Question

If A_n be the area bounded by the curve y = (tan x)ⁿ and the lines x = 0, y = 0 and x = π/4, then for x > 2

विकल्प

• A_n + A_n −2 = \[\frac{1}{n - 1}\]

• A_n + A_{n − 2} < \[\frac{1}{n - 1}\]

• A_n − A_{n − 2} = \[\frac{1}{n - 1}\]

• none of these

Answer 1

A_n + A_n −2 =\[\frac{1}{n - 1}\]

\[A_n =\] Area bounded by the curve "
\[y = \left\{ \tan\left( x \right) \right\}^n = \tan^n \left( x \right)\] and the lines \[x = 0, y = 0,\] and \[x = \frac{\pi}{4}\]
Therefore,

\[A_n = \int_0^\frac{\pi}{4} \tan^n \left( x \right) d x\]
\[ \Rightarrow A_{n - 2} = \int_0^\frac{\pi}{4} \tan^{n - 2} \left( x \right) d x\]
Consider, "
\[A_n = \int_0^\frac{\pi}{4} \tan^n \left( x \right) d x\]
\[\Rightarrow A_n = \int_0^\frac{\pi}{4} \left\{ \tan^{n - 2} \left( x \right) \right\}\left\{ \tan^2 \left( x \right) \right\} d x\]
\[ \Rightarrow A_n = \int_0^\frac{\pi}{4} \left\{ \tan^{n - 2} \left( x \right) \right\}\left\{ \sec^2 \left( x \right) - 1 \right\} d x\]
\[ \Rightarrow A_n = \int_0^\frac{\pi}{4} \left\{ \tan^{n - 2} \left( x \right) \sec^2 \left( x \right) - \tan^{n - 2} \left( x \right) \right\} d x\]
\[ \Rightarrow A_n = \int_0^\frac{\pi}{4} \left\{ \tan^{n - 2} \left( x \right) \sec^2 \left( x \right) \right\} d x - \int_0^\frac{\pi}{4} \tan^{n - 2} \left( x \right) d x\]

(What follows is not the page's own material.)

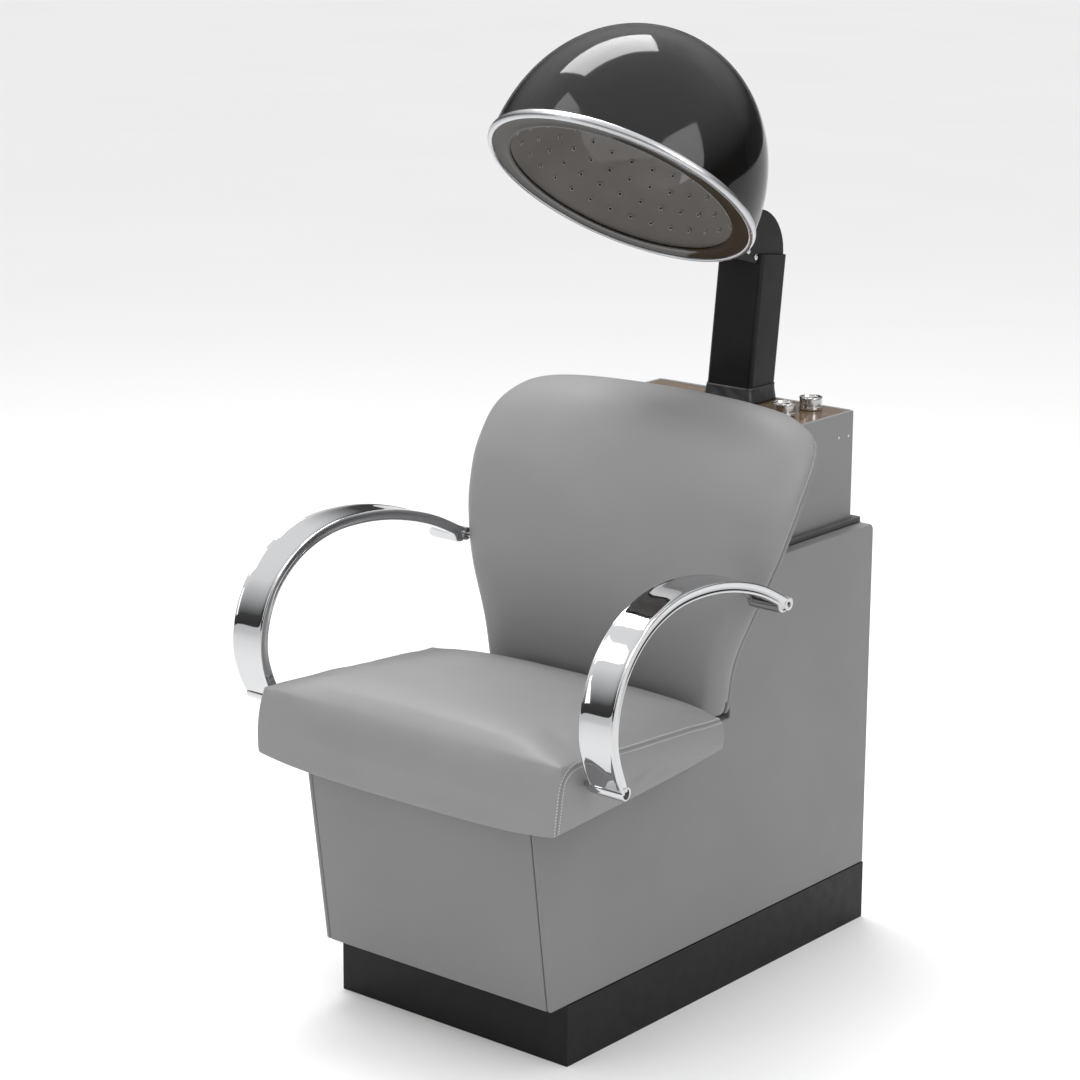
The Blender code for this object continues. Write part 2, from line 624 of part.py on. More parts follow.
# ---------------------------------------------------------------- hood
def dome_curve(radius, base, height, count, power=2.06):
    """A dome's outline from the crown down to its base, as (radius, height) points."""
    points = []
    for i in range(count + 1):
        angle = math.pi / 2 * (1 - i / count)
        points.append((radius * max(0.0, math.cos(angle)) ** (2 / power),
                       base + height * math.sin(angle) ** (2 / power)))
    points[0] = (0.0, base + height)
    return points


def dome_shell(name, radius, base, height, thickness, material, count=9, steps=40):
    outer = dome_curve(radius, base, height, count)
    inner = dome_curve(radius - thickness, base, height - thickness, count)
    return turned(name, outer + inner[::-1], HOOD_FRAME, material, steps)


def neck_outline(wall):
    """The neck's side view: an arc about the hinge behind, running forward into the dome."""
    y, z = PIVOT
    radius = NECK_RADIUS - wall
    top = [(0.250, 1.0990 - wall), (0.200, 1.1150 - wall)]
    bottom = [(0.190, 1.0345 + wall), (0.235, 1.0230 + wall)]
    if wall:
        tail = [(y - 0.0040, z - 0.0077), (y - 0.0035, z - 0.014), (y + 0.004, z - 0.016)]
        return [*arc(PIVOT, radius, -26, 92, 18), *top, *bottom, *tail]
    return [*arc(PIVOT, radius, -18, 92, 16), *top, *bottom, *arc(PIVOT, 0.0090, 250, 342, 6)]


def build_hood():
    base = RIM_HEIGHT + GAP
    shell = dome_shell("hood_outer_shell", DOME_RADIUS, base, DOME_HEIGHT, 0.003, SMOKE)
    inlet = [(0.262, 1.088), (0.200, 1.108), (0.195, 1.048), (0.245, 1.036)]
    boolean(shell, side_plate("shell_inlet", inlet, -0.029, 0.029))
    lip_top = 0.0063
    bonnet = dome_shell("hood_inner_bonnet", BONNET_RADIUS, lip_top + GAP, BONNET_HEIGHT, 0.0025, SMOKE)
    lip = [(0.166, lip_top), (0.180, lip_top), (0.1919, 0.0055), (0.1919, 0.0025), (0.180, 0.0033), (0.166, 0.0033)]
    lip_ring = turned("hood_lip_ring", lip, HOOD_FRAME, SMOKE)
    rim = [(0.1922, RIM_HEIGHT), (0.1975, RIM_HEIGHT), (0.1998, 0.0108), (RIM_RADIUS, 0.0070),
           (0.1996, 0.0025), (0.1965, 0.0), (0.1935, 0.0), (0.1922, 0.0015)]
    band = turned("hood_rim_band", rim, HOOD_FRAME, ALUMINIUM)
    skin = dome_curve(DOME_RADIUS + GAP, base, DOME_HEIGHT + GAP, 9)
    envelope = turned("dome_envelope", [*skin, (DOME_RADIUS + GAP, 0.0), (0.0, 0.0)], HOOD_FRAME)
    neck = side_plate("hood_neck", neck_outline(0.0), -NECK_HALF_WIDTH, NECK_HALF_WIDTH, DUCT_BLACK)
    half = NECK_HALF_WIDTH - SHEET
    boolean(neck, side_plate("neck_airway", neck_outline(0.0013), -half, half))
    boolean(neck, envelope)
    y, z = PIVOT
    boolean(neck, rod("neck_pivot_hole", 0.0028, (-0.05, y, z), (0.05, y, z), None, 20))
    screw_y, screw_z = y - 0.020, z + 0.011
    boolean(neck, rod("neck_screw_hole", 0.0023, (-0.05, screw_y, screw_z), (0.05, screw_y, screw_z), None, 20))
    pieces = [shell, bonnet, lip_ring, band, neck]
    for side, sign in (("left", -1), ("right", 1)):
        frame = Matrix.Translation((0, screw_y, screw_z)) @ Matrix.Rotation(sign * math.pi / 2, 4, "Y")
        profile = [(0.0, 0.0368), (0.0030, 0.0365), (0.0042, 0.0355), (0.0042, NECK_HALF_WIDTH + GAP),
                   (0.0020, NECK_HALF_WIDTH + GAP), (0.0020, 0.0300), (0.0, 0.0300)]
        pieces.append(turned(f"neck_screw_{side}", profile, frame, CHROME, 16))
    pieces.append(build_plug(shell))
    pieces.append(build_diffuser())
    return pieces


def build_plug(shell):
    """The oval rubber plug in the crown of the outer shell."""
    frame = HOOD_FRAME @ Matrix.Translation((0, 0, 0.2375))
    stretch = Matrix.Diagonal((1.3, 1.0, 1.0, 1.0))
    boolean(shell, turned("plug_hole", [(0.0, 0.02), (0.0095, 0.02), (0.0095, -0.02), (0.0, -0.02)],
                          frame @ stretch, None, 24))
    profile = [(0.0, 0.0075), (0.0075, 0.0070), (0.0120, 0.0055), (0.0120, 0.0050), (0.0091, 0.0050),
               (0.0091, -0.0040), (0.0, -0.0040)]
    return turned("hood_top_plug", profile, frame @ stretch, RUBBER, 24)


def build_diffuser():
    """A curved baffle in the space between the shells, facing the air that the neck brings in."""
    curve = dome_shell("air_diffuser", 0.1840, 0.014, 0.2140, 0.0012, DUCT_BLACK, 9, 40)
    window = side_plate("diffuser_window", [(0.30, 1.005), (0.30, 1.13), (0.14, 1.13), (0.14, 1.005)],
                        -0.055, 0.055)
    return boolean(curve, window, "INTERSECT")


# ---------------------------------------------------------------- air and electrics
def build_blower():
    y, z = BLOWER_AT
    half = DRUM_HALF_WIDTH
    wall = 0.0015
    scroll = rod("blower_scroll", DRUM_RADIUS, (-half, y, z), (half, y, z), STEEL, 40)
    outlet = box("scroll_outlet", (-half, -0.028, -0.390), (half, 0.028, -0.3025), None, DUCT_FRAME)
    boolean(scroll, outlet, "UNION")
    boolean(scroll, rod("scroll_room", DRUM_RADIUS - wall, (-half + wall, y, z), (half - wall, y, z), None, 40))
    boolean(scroll, box("scroll_outlet_room", (-half + wall, -0.0265, -0.3885), (half - wall, 0.0265, -0.29),
                        None, DUCT_FRAME))
    boolean(scroll, rod("scroll_inlet", 0.036, (-0.05, y, z), (-0.02, y, z)))
    boolean(scroll, rod("scroll_shaft_hole", 0.006, (0.02, y, z), (0.05, y, z), None, 20))
    motor = rod("blower_motor", 0.034, (half + GAP, y, z), (0.100, y, z), STEEL, 32)
    boolean(motor, rod("motor_bore", 0.0043, (0.0, y, z), (0.075, y, z), None, 20))
    shaft = rod("motor_shaft", 0.0040, (-0.022, y, z), (0.074, y, z), STEEL, 20)
    bracket = box("motor_bracket", (0.048, y - 0.026, SHELF_TOP + GAP), (0.090, y + 0.026, z - 0.012), STEEL)
    boolean(bracket, rod("motor_seat", 0.0343, (0.03, y, z), (0.11, y, z), None, 32))
    wheel_frame = Matrix.Translation((0, y, z)) @ Matrix.Rotation(math.pi / 2, 4, "Y")
    cup = [(0.0, 0.024), (0.047, 0.024), (0.047, -0.030), (0.041, -0.030), (0.041, 0.021), (0.009, 0.021),
           (0.009, 0.006), (0.0, 0.006)]
    wheel = turned("blower_wheel", cup, wheel_frame, STEEL, 32)
    boolean(wheel, rod("wheel_bore", 0.0043, (-0.03, y, z), (0.05, y, z), None, 20))
    blades = 12
    for i in range(blades):
        turn = Matrix.Rotation(2 * math.pi * i / blades, 4, "Z")
        boolean(wheel, box(f"blade_slot_{i}", (0.035, -0.006, -0.026), (0.052, 0.006, 0.017), None,
                           wheel_frame @ turn))
    return wheel, shaft


def build_heater():
    outer = rounded_rectangle(0.0382, 0.0317, 0.006)
    inner = rounded_rectangle(0.0352, 0.0287, 0.003)
    middle = Matrix.Translation((0, 0, -0.260))
    plate("heater_frame", [outer, inner], 0.056, DUCT_FRAME @ middle, MICA)
    curve = bpy.data.curves.new("heater_coil", "CURVE")
    curve.dimensions = "3D"
    curve.bevel_depth = 0.0011
    curve.bevel_resolution = 1
    curve.use_fill_caps = True
    turns, per_turn, radius = 6, 8, 0.017
    spline = curve.splines.new("POLY")
    spline.points.add(turns * per_turn)
    for i, point in enumerate(spline.points):
        angle = 2 * math.pi * i / per_turn
        x = mix(-0.028, 0.028, i / (turns * per_turn))
        point.co = (x, radius * math.cos(angle), radius * math.sin(angle), 1.0)
    coil = bpy.data.objects.new("heater_coil", curve)
    PARTS.objects.link(coil)
    coil.matrix_world = DUCT_FRAME @ middle
    keep(coil, "heater_coil", WIRE)
    box("thermostat", (DRUM_HALF_WIDTH + GAP, -0.010, -0.340), (DRUM_HALF_WIDTH + 0.009, 0.010, -0.320),
        MICA, DUCT_FRAME)


def build_controls():
    under = BOX_TOP - 0.0028 - GAP
    knobs = {}
    for label, (x, y), half, depth in (("timer", TIMER_AT, 0.021, 0.038), ("heat", HEAT_AT, 0.016, 0.026)):
        body = box(f"{label}_switch", (x - half, y - half, under - depth), (x + half, y + half, under), NYLON)
        boolean(body, rod(f"{label}_switch_bore", 0.0043, (x, y, under - 0.014), (x, y, under + 0.01), None, 20))
        base = BOX_TOP - 0.0008 + GAP
        top = base + KNOB_HEIGHT
        profile = [(0.0, top - 0.004), (0.0130, top - 0.004), (0.0145, top - 0.0005), (0.0155, top),
                   (KNOB_RADIUS, top - 0.0012), (KNOB_RADIUS, base + 0.002), (0.0160, base),
                   (0.0040, base), (0.0040, under - 0.012), (0.0, under - 0.012)]
        pose = Matrix.Translation((x, y, 0))
        knobs[label] = turned(f"{label}_knob", profile, pose, CHROME, 28)
    return knobs


def build_intake():
    front = CABINET_REAR + GAP
    grille = box("intake_grille", (-0.090, front, 0.375), (0.090, 0.412, 0.505), STEEL)
    rows = 7
    for i in range(rows):
        z = mix(0.397, 0.483, i / (rows - 1))
        boolean(grille, box(f"grille_slot_{i}", (-0.070, 0.40, z - 0.0035), (0.070, 0.42, z + 0.0035)))
    inner = CABINET_REAR - BOARD - GAP
    box("lint_filter", (-0.088, inner - 0.006, 0.377), (0.088, inner, 0.503), FELT)
    inlet = box("power_inlet", (-0.0140, 0.386, 0.1905), (0.0140, 0.4115, 0.2105), RUBBER)
    boolean(inlet, box("inlet_flange", (-0.020, front, 0.1835), (0.020, 0.412, 0.2175)), "UNION")
    boolean(inlet, box("inlet_mouth", (-0.0110, 0.392, 0.1935), (0.0110, 0.42, 0.2075)))


# ---------------------------------------------------------------- assembly
build_plinth()
build_side_panels()
build_front_panel()
build_cabinet_boards()
build_blower_box()
build_control_plate()
seat_cushion, seat_frame = build_seat()
back_cushion, back_blocks = build_back()
build_arms(seat_cushion, seat_frame, back_cushion, back_blocks)
build_outer_duct()
build_boot()
inner_duct = build_inner_duct()
hinge_screws = build_hinge_screws()
hood_pieces = build_hood()
wheel, shaft = build_blower()
build_heater()
knobs = build_controls()
build_intake()

slide_axis = hinge_empty("hood_height_axis", DUCT_TOP)
hang(slide_axis, inner_duct, *hinge_screws)
tilt_axis = hinge_empty("hood_tilt_axis", (0.0, *PIVOT))
hang(tilt_axis, *hood_pieces)
hang(hinge_empty("blower_axis", (0.0, *BLOWER_AT)), wheel, shaft)
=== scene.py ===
"""Looks for the hood hair dryer on a box chair: upholstery, chrome arms, smoked hood, duct and cabinet."""

import math

import bmesh
import bpy
from mathutils import Matrix, Vector, noise
from mathutils.bvhtree import BVHTree
from mathutils.kdtree import KDTree


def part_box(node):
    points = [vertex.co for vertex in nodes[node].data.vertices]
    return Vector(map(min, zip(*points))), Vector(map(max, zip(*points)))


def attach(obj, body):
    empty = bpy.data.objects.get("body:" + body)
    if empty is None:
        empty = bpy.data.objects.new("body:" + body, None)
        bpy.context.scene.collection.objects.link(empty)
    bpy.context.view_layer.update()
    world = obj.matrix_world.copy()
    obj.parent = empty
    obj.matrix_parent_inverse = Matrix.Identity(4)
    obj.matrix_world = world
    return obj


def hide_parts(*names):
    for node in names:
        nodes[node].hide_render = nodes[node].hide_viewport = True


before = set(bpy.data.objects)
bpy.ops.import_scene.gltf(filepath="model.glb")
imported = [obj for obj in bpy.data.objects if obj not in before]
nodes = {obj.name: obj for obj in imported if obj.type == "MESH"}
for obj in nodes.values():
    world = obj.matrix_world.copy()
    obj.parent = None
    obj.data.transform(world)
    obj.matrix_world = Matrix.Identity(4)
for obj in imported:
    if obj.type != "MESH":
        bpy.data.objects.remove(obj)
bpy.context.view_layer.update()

# ---------------------------------------------------------------- sizes shared with the frame
HOOD_PITCH = math.radians(-36.48)
HOOD_FRAME = Matrix.Translation((0.0, 0.0506, 1.1285)) @ Matrix.Rotation(HOOD_PITCH, 4, "X")
DOME_RADIUS, DOME_BASE, DOME_HEIGHT, DOME_WALL = 0.1965, 0.0130, 0.229, 0.003
BONNET_RADIUS, BONNET_BASE, BONNET_HEIGHT, BONNET_WALL = 0.172, 0.0066, 0.203, 0.0025
DOME_POWER = 2.06                 # exponent of both domes' outline, slightly fuller than round
RIM_RADIUS, RIM_HEIGHT = 0.2005, 0.0127
PLUG_HEIGHT = 0.2375              # the crown plug above the hood's rim plane
DUCT_LEAN = math.atan(0.1222)
DUCT_FRAME = Matrix.Translation((0.0, 0.3762, 1.0037)) @ Matrix.Rotation(-DUCT_LEAN, 4, "X")
BOOT_HALF = (0.040, 0.0335 + 0.0003)
BOOT_HEIGHT, BOOT_LEVELS, BOOT_SIDES = 0.023, 9, 120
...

\[\Rightarrow A_n + A_{n - 2} = \int_0^\frac{\pi}{4} \tan^{n - 2} \left( x \right) \sec^2 \left( x \right) d x\]
Now, 

\[A_n + A_{n - 2} = \int_0^\frac{\pi}{4} \tan^{n - 2} \left( x \right) \sec^2 \left( x \right) d x\]
\[\text{Let }u = \tan\left( x \right)\]
\[ \Rightarrow d u = \sec^2 \left( x \right)dx\]
Also, when \[x = 0, u = 0\] and when \[x = \frac{\pi}{4}, u = 1\]
Therefore,

\[A_n + A_{n - 2} = \int_0^\frac{\pi}{4} \tan^{n - 2} \left( x \right) \sec^2 \left( x \right) d x\]
\[= \int_0^1 \left( u^{n - 2} \right) d u\]
\[ = \left[ \frac{u^{n - 1}}{n - 1} \right]_0^1 \]
\[ = \left[ \frac{1}{n - 1} - 0 \right] = \frac{1}{n - 1}\]